Guru Besar Fakultas Pertanian Institut Pertanian Bogor (IPB), Dwi Andreas Santosa mengakui, ketersediaan bawang putih di Indonesia sebenarnya tidak bisa lepas dari impor. Bahkan hampir 560.000 ton bawang putih didapatkan dari impor setiap tahun.
Tingginya lonjakan harga bawang putih pada awal tahun ini disebabkan karena terlalu optimistisnya Kementerian Pertanian akan produksi dalam negeri. Diakuinya, Permentan No 38/2017, yang mana para importir diwajibkan menanam sebanyak 5% dari volume pengajuan impor, adalah hal yang baik.
Namun hal ini bukan berarti menjadi jaminan. Sehingga dia berpendapat, terdapat kekacauan dalam perencanaan tata kelola bawang putih. "Sekarang kita seolah-olah impor dalam jumlah besar dan itu sangat merugikan," imbuhnya.
Terkait penugasan Bulog untuk melakukan impor 100.000 ton bawang putih, dia mewanti-wanti jangan keputusan tersebut justru semakin membenani kerja BUMN tersebut. "Tapi kalau tidak punya infrastruktur terkait, ya tentu biaya tinggi karena harus pinjam gudang yang cocok untuk bawang putih. Cost lagi di sana. Sehingga tujuan utama untuk amankan pasokan bawang putih jadi terganggu," kata Andreas.
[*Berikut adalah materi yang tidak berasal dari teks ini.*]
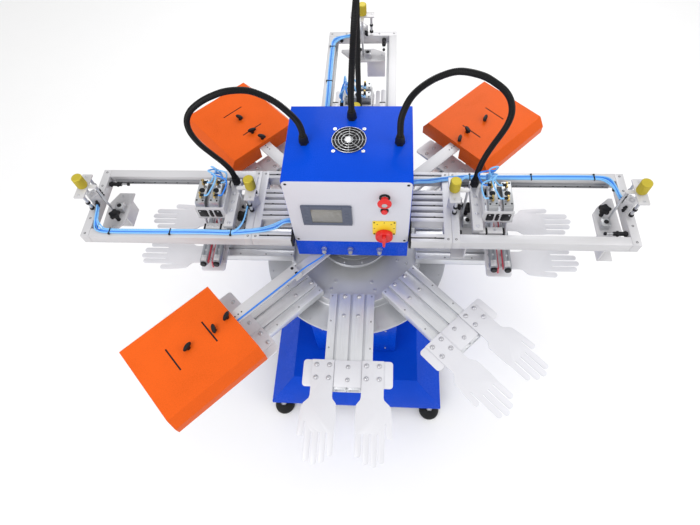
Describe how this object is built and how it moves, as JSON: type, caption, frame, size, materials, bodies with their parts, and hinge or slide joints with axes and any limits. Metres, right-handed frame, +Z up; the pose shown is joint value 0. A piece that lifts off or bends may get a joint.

Sebelumnya Menko Perekonomian, Darmin Nasution memerintahkan Bulog untuk mengimpor bawang putih sebesar 100.000 ton. Impor ini untuk mengendalikan harga bawang putih yang mengalami kenaikan. Bulog, dalam impor kali ini diberikan keleluasaan tanpa harus memenuhi syarat tanam, 5% dari impor yang dilakukan. Sebagaimana lazim dilakukan wajib oleh pihak swasta.